FDA’s Audit Manual Updated: Surprisingly No Surprising Changes

This week FDA published the updated inspections manual which does not contain any obvious major changes to the previous version. Earlier this year FDA’s Office of Regulatory Affairs was reorganized to improve the quality of inspections. However, the inspections manual does not reflect those changes. The “Investigations Operations Manual”, also known as the Audit Manual, describes all the processes FDA inspectors use during audit of a regulated organization and used to train FDA’s auditors. The manual is still covers FDA-wide operations for all kinds of regulated products. It is not obvious if any specific training has been included to align the auditors with the area of inspection they are responsible for.

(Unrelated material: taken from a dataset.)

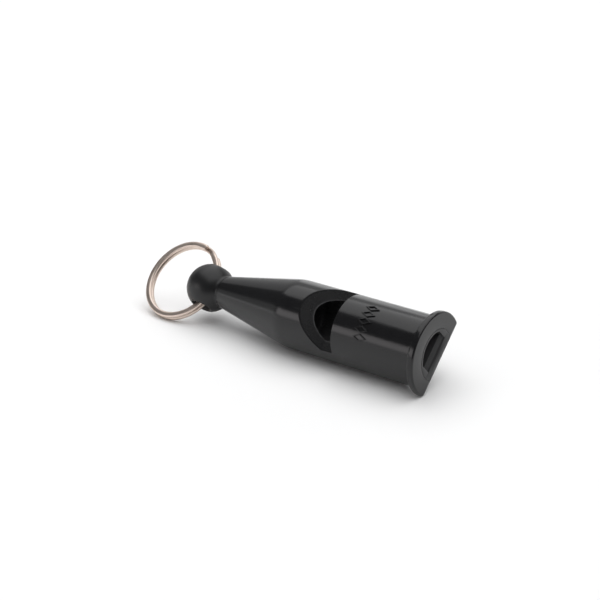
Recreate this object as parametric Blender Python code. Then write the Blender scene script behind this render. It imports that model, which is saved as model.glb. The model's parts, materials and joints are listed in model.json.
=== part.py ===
"""A dog-training whistle with no pea, lying on a table: a moulded body, the windway block that
is pressed into its mouth, and a double-turn split ring through the ball at its tail.

Each piece is modelled along the whistle's own axis, in metres: x = 0 at the mouth face and
+x towards the mouth, z out of the window, and y along the ring's hole. An empty then rolls the
whistle into the pose it lies in, with +Z up and the object's bottom centre at the origin.
"""

import math

import bmesh
import bpy
from mathutils import Matrix, Vector

MM = 0.001

# How finely round shapes are divided.
TURNED_STEPS = 48
LIP_STEPS = 3
FILLET_STEPS = 4
HOLLOW_STEPS = 5
BALL_STEPS = 14
RING_STEPS = 96
SHARP_DEG = 30
MERGE_WITHIN = 0.0001 * MM

# The barrel, from the mouth face back to the shoulder.
BARREL_R = 7.75 * MM
SHOULDER_X = -36.2 * MM
SHOULDER_ROUND = 14.0 * MM
BORE_R = 5.6 * MM
BORE_END_X = -33.5 * MM
BORE_END_ROUND = 1.2 * MM

# The lip at the mouth, and the beak: the flat cut under the lip that the teeth rest on.
LIP_R = 9.15 * MM
LIP_LENGTH = 1.5 * MM
LIP_EDGE = 0.4 * MM
LIP_FILLET = 0.9 * MM
BEAK_FLAT_Z = -2.3 * MM
BEAK_END_X = -14.0 * MM

# The window is cut by a face square to the axis, a ramp that starts on the barrel's top, and a
# short level floor between them.
WINDOW_X = -21.5 * MM
WINDOW_FLOOR_Z = 2.85 * MM
RAMP_TOP_X = -31.0 * MM
RAMP_RUN_PER_RISE = 1.345

# The tail is a cone that ends in a neck and a ball, and the ring's hole goes through the ball.
NECK_X = -56.6 * MM
NECK_R = 3.75 * MM
NECK_FILLET = 0.7 * MM
BALL_X = -61.3 * MM
BALL_R = 5.55 * MM
HOLE_R = 1.8 * MM
HOLE_FLARE_R = 2.6 * MM
HOLE_FLARE_DEPTH = 1.3 * MM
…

That said, the training of the FDA inspectors is multi-dimensional and the manual is one of the several documents inspectors are trained on. The Audit Manual is an excellent resource to auditors and companies alike in the basic rules of an FDA audit. It describes the process, the scope and the laws governing an FDA audit. It contains several useful details on how FDA inspectors are expected to audit a given establishment and what resources they have at their disposal. It also highlights the subjectivity of the audit process where the FDA auditors makes judgments about what he/she observes such as is the site is refusing to allow the audit or just needs more clarification on the questions asked. It is a great resource for anyone getting audited by FDA or just wanting to know more about the process. However, it would have been nice if it also highlighted the key changes that are being implemented in the auditing process to align this manual with the reorganization of the Office of Regulatory Affairs. Given the importance of this manual as the central document used by all FDA auditors, the manual is an important public document to highlight FDA’s internal processes. As such this update missed an important opportunity to educate the industry and the public about what new to expect. Or maybe this was FDA’s way of telling the industry that despite the reorganization, the core auditing processes will not change.